Cong hopes crisis ends, backs Lalu

The majority of Congress leaders are not in agreement with chief minister Nitish Kumar's posturing on the corruption issues that Lalu Prasad's family is grappling with, arguing that the Janata Dal United should have seen the BJP's larger agenda of destabilising the coalition.

Sanjay K Jha Published 14.07.17, 12:00 AM

New Delhi, July 13: The majority of Congress leaders are not in agreement with chief minister Nitish Kumar's posturing on the corruption issues that Lalu Prasad's family is grappling with, arguing that the Janata Dal United should have seen the BJP's larger agenda of destabilising the coalition.

The Congress still hopes for an "amicable solution" to the crisis, but many leaders argued in private that there were better ways of dealing with the issues than creating an unseemly public spectacle. "It would be naive to ignore the element of political vendetta in the entire exercise," a top party strategist told The Telegraph.

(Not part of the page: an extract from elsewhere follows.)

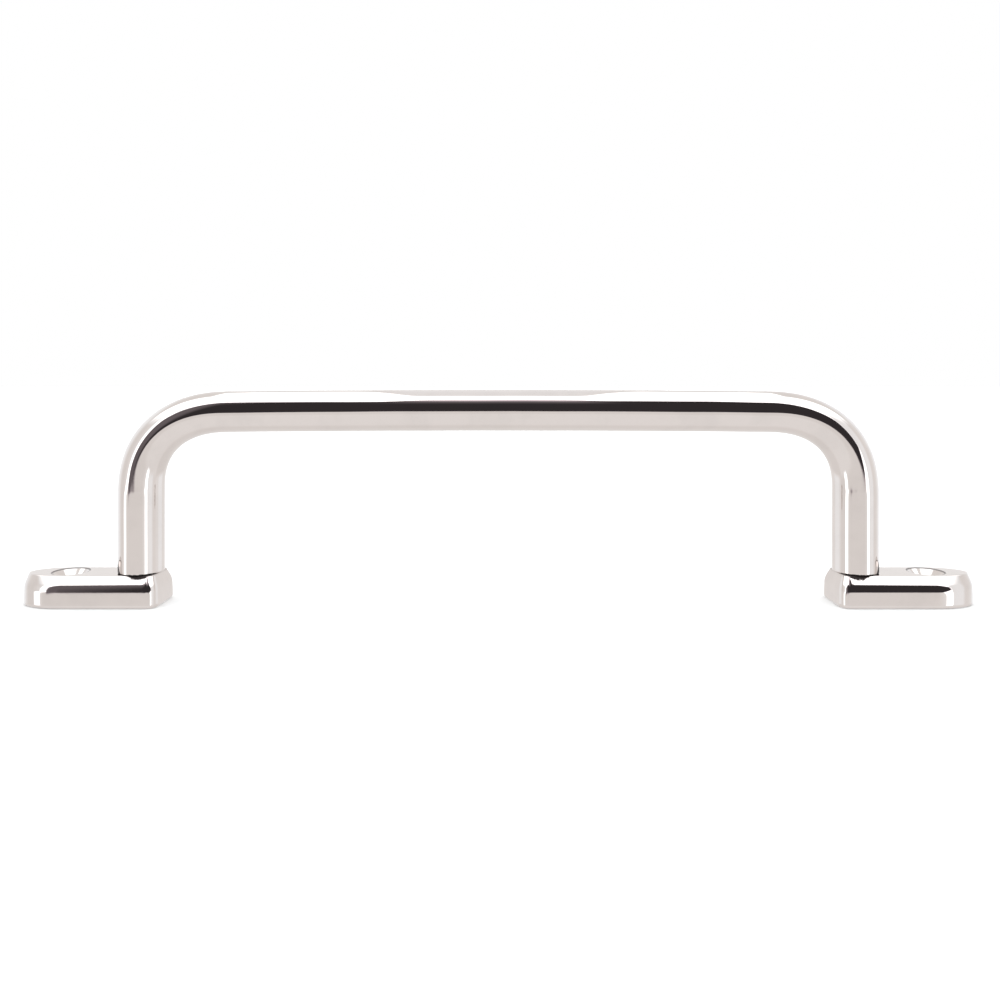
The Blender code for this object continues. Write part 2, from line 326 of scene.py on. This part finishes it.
def makeBar(settings):
    low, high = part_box("rail_bar")
    legRadius = 0.5 * (high.y - low.y)
    legReach = high.x - legRadius
    shoulder = footTop + seatGap
    spanRadius = settings["spanRadius"]
    barHeight = high.z - spanRadius
    angle = np.arange(settings["sides"]) * (tau / settings["sides"])
    half = barCentreLine(settings, legReach, barHeight, shoulder + settings["shoulderRound"])
    line = np.concatenate([half, half[-2::-1] * (-1, 1)])
    along = np.gradient(line, axis=0)
    along /= np.linalg.norm(along, axis=1)[:, None]
    rise = np.clip((line[:, 1:] - barHeight + settings["bendDepth"]) / settings["bendDepth"], 0, 1)
    radius = legRadius + (spanRadius - legRadius) * rise
    # hand polishing leaves the surface a few thousandths of a millimetre out of round
    distance = np.concatenate([[0], np.cumsum(np.linalg.norm(np.diff(line, axis=0), axis=1))])[:, None]
    fromEnd = np.minimum(distance, distance[-1] - distance)
    fade = np.clip(fromEnd / settings["rippleFade"], 0, 1)
    long, short = settings["rippleLengths"]
    ripple = np.sin(tau * distance / long + 2 * angle) + 0.7 * np.sin(tau * distance / short - angle + 1)
    radius = radius + settings["ripple"] * fade * ripple
    tube = np.empty((len(line), len(angle), 3))
    tube[..., 0] = line[:, :1] + along[:, 1:] * radius * np.cos(angle)
    tube[..., 1] = radius * np.sin(angle)
    tube[..., 2] = line[:, 1:] - along[:, :1] * radius * np.cos(angle)
    # the leg's end: blind bore, D-shaped spigot, shoulder
    boreRadius, boreTop, spigotEnd = settings["boreRadius"], settings["boreTop"], settings["spigotEnd"]
    mouth, bevel = settings["boreMouth"], settings["spigotBevel"]
    bore = roundedProfile([(0, boreTop, 0), (boreRadius, boreTop - settings["boreCone"], 0.0002),
                           (boreRadius, spigotEnd + mouth, 0.0001), (boreRadius + mouth, spigotEnd, 0)])
    boreRows = uprightRows(legReach, bore[:, :1], bore[:, 1], angle)
    spigot = dRadius(angle, settings["spigotRadius"], settings["spigotFlat"])
    spigotRadii = np.stack([spigot - bevel, spigot, spigot])
    spigotRows = uprightRows(legReach, spigotRadii, [spigotEnd, spigotEnd + bevel, shoulder], angle)
    rounding = np.linspace(0, np.pi / 2, 7)[:-1]
    edge = settings["shoulderRound"]
    edgeRadii = legRadius - edge + edge * np.sin(rounding)
    edgeRows = uprightRows(legReach, edgeRadii[:, None], shoulder + edge * (1 - np.cos(rounding)), angle)
    end = np.concatenate([boreRows, spigotRows, edgeRows])
    rows = np.concatenate([end, tube, end[::-1] * (-1, 1, 1)])
    piece = pieceFromGrids("railBar", [(rows, True)], steel["bar"])
    handOver(piece, "rail_bar")


makeBar(barSettings)
print("bar: swept")


# ---- the feet ----

footSettings = {
    "endLength": 0.0132, "cornerRadius": 0.0028, "divide": 0.1148, "endShare": 0.6,
    "edgeArcs": [(0.0006, 90, 36, 12), (0.0345, 36, 32, 6), (0.0046, 32, 4, 16), (0.0500, 4, 0, 8)],
    "bottomRound": 0.0010,
    "sinkRadius": 0.0052, "holeRadius": 0.0030, "rimRound": 0.00015, "throatRound": 0.0004,
    "socketRadius": 0.0048, "socketFlat": 0.0038, "socketFloor": 0.0050, "socketBevel": 0.0002,
    "screwHole": 0.0028, "screwSink": 0.00572, "screwEdge": 0.0001,
    "straightSteps": 18, "endSteps": 56, "cornerSteps": 14, "faceSteps": 14, "dividerSteps": 18,
}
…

"Nitish broke away from the BJP and embraced a convicted Lalu to fight the Narendra Modi-led BJP. That time the JDU said they were aligning with a party, not an individual. Now they have staked the future of the alliance on an individual. If there is an ultimatum by the JDU for Tejashwi Yadav to quit, there should have been a simultaneous assertion that the alliance won't break. Why is there so much speculation about re-marriage with the BJP?" the strategist asked.

Nitish is understood to have said at a party meet that Tejashwi has to resign, but did not lay down a time-frame.

Congress leaders have been asked by Rahul Gandhi not to speak against Nitish as they want to retain him in the secular alliance. But many senior leaders conceded the JDU was viewed with suspicion by most parties after its decision to support Ram Nath Kovind, the BJP's pick for President. "We wonder whether Nitish was laying the ground for another somersault. Does he feel the Opposition doesn't have a chance in 2019 and it would be difficult to retain Bihar with Lalu in 2020? Why is he not ruling out the BJP?"

Another leader said: "Nobody is saying corruption is not an issue but we can't surrender to the Narendra Modi government's political machinations. Let the probe establish Tejashwi's guilt. But we wonder why were repeated raids required at Lalu's house? Did the CBI or income-tax department not seize all incriminating material in one raid? How many times were raids conducted on BJP chief ministers of Madhya Pradesh, Chhattisgarh and Rajasthan in the Vyapam, rice and mining scams?"

Congress leaders also contested the perception that they too want Tejashwi to put in his papers, insisting that it was up to Lalu and the RJD to formulate their responses. They said the Congress understood there was a witch-hunt and hence the yardstick of political morality cannot be blindly applied in this case. They recalled how the Trinamul Congress, Bahujan Samaj Party, Samajwadi Party, NCP and the Congress were being selectively targeted while even serious charges against BJP ministers were ignored.

Some leaders also asked if removing ministers on the basis of political morality by Sonia Gandhi during the UPA regime had paid off. "We removed railway minister Pawan Bansal because his nephew was allegedly involved in transfer-posting. We removed Shashi Tharoor because of a cricket controversy and Maharashtra chief minister Ashok Chavan because his mother-in-law had a flat in the Adarsh society. But Modi, who boasts of a clean image, didn't remove any of his charge-sheeted and convicted ministers when he was chief minister of Gujarat. He didn't take action against anybody after becoming Prime Minister, be it in the Lalit Modi scam or the Panama papers," said a leader.

At a time when 18 Opposition parties have decided to forcefully fight the Modi government in the Parliament session starting on July 17, no leader is happy with the instability in Bihar. Ironically, political vendetta is one of the key issues the Opposition wants to take up, along with ill-effects of demonetisation, a flawed GST regime, agrarian distress and unemployment.